Ahora bien, las facilidades vienen envenenadas. Nos han convertido en sociodependientes, una adicción que no tendría más cura que volver a existir. Nada importante se arregla con un simple clic, sin poner en juego el cuerpo entero. Hasta un decisión elemental, tomar la palabra en público en vez de callarse, exige algo más que mover un dedo. Igual que exponerse a una espontaneidad para la que ya no parecemos preparados. Hoy no aguantamos nada. Tenemos la piel muy fina, y esto le ha dado a lo digital, manejado en el diseño suave de lo táctil, una relevancia ilusoria.
No solo los espacios están gentrificados en un simulacro del carácter y la profundidad de antaño. Las personas también lo están, pues han expulsado de su interior casi cualquier resto de humilde inocencia. Ocultas bajo varias capas de maquillaje y de certezas, nunca sabes con quién estás hasta que es un poco tarde. Somos prisioneros de un cuerpo que a su vez es prisionero de la empresa del Yo, de una secta elegida, secreta en la transparencia, con la que hay que ser interdependientes. Al menos entre las élites urbanas, nadie está a solas. Como premio a tal mutilación anímica, la sociedad global mima nuestro narcisismo secundario. El cuidado de nuestras pequeñas diferencias, hasta extremos ridículos, es el premio que recibimos por vender nuestra alma a la sociedad y tolerar el ninguneo existencial del que todos somos objeto. De vez en cuando, este mismo sistema nos permite un destello. Las redes están ahí para regalarnos un margen de narcisismo virtual dentro de la anulación. La libertad de expresión es el sucedáneo de una nula libertad de acción. Pero la libertad no es nada sin una musculatura para ejercerla. Cuando hasta cambiar la rueda de un coche se ha vuelto una tarea técnicamente imposible, por no decir ilegal, la pregunta es si esta incompetencia física no nos desarma también para atender a los otros, a nuestra más íntima otredad, a la mera percepción.

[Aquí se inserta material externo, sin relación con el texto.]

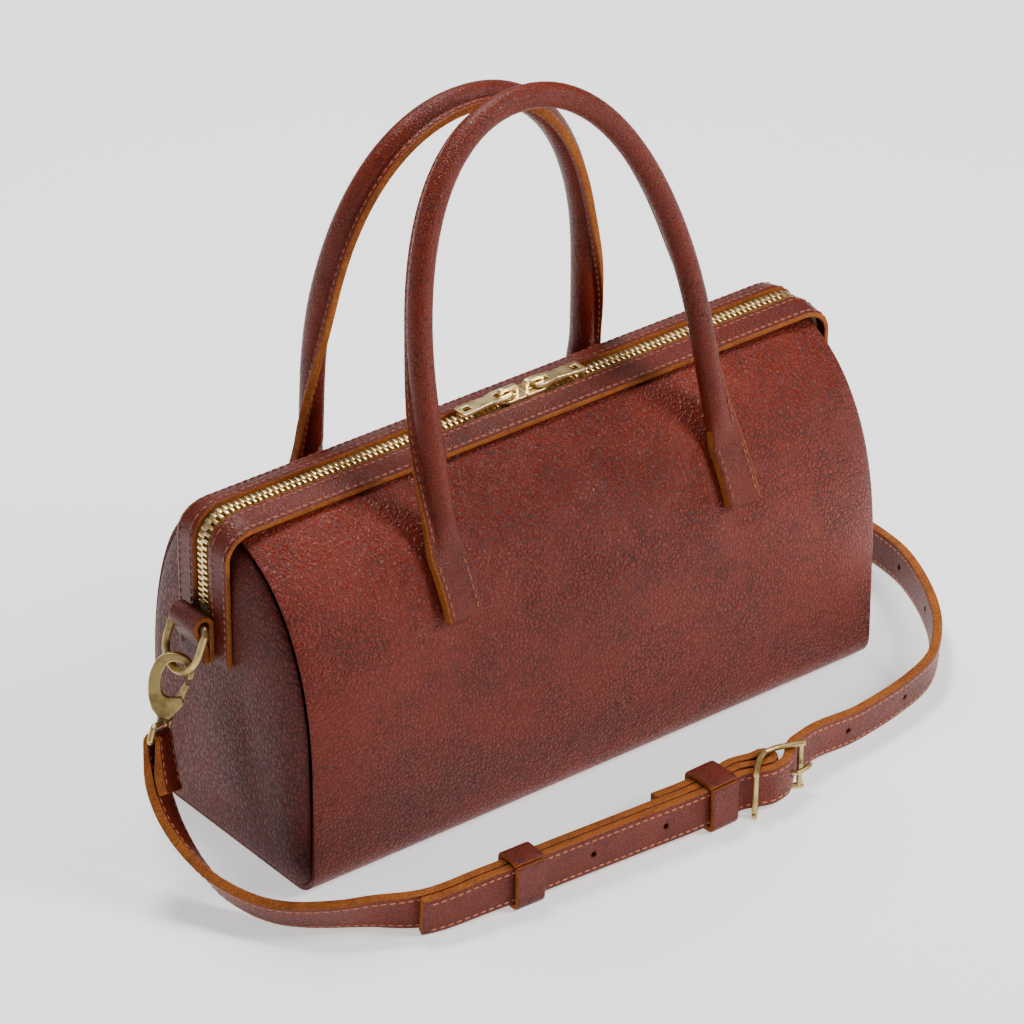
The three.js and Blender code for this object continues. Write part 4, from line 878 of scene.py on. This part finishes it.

La carrera espacial ha bajado su perfil porque se ha fijado en la circulación orbital de cada ciudadano. Ya no hace falta ir a Marte, ni a la Luna, pues todos creemos vivir en un planeta ingrávido. Este panorama de conductismo masivo, aun adornado de orgullo minoritario, nos hace perfectamente previsibles. Lo cual es obvio que facilita una nueva impunidad de la fuerza, sea esta mediática, estatal o directamente delictiva. Debido a esta mutilación íntima, el ciudadano del bienestar se pasa medio día presintiendo catástrofes. Sabe que, por mucho que vaya al gimnasio, es un paria en el mundo de los sentidos, en el terreno de una decisión que siempre es muscular. Nunca le perdonaremos a los rusos que nos hayan recordado que la gravedad todavía sigue existiendo. Y que algún día hemos de volver a una existencia desnuda cuya humildad exige otro Dios, algo inhumano que se convierta en regazo.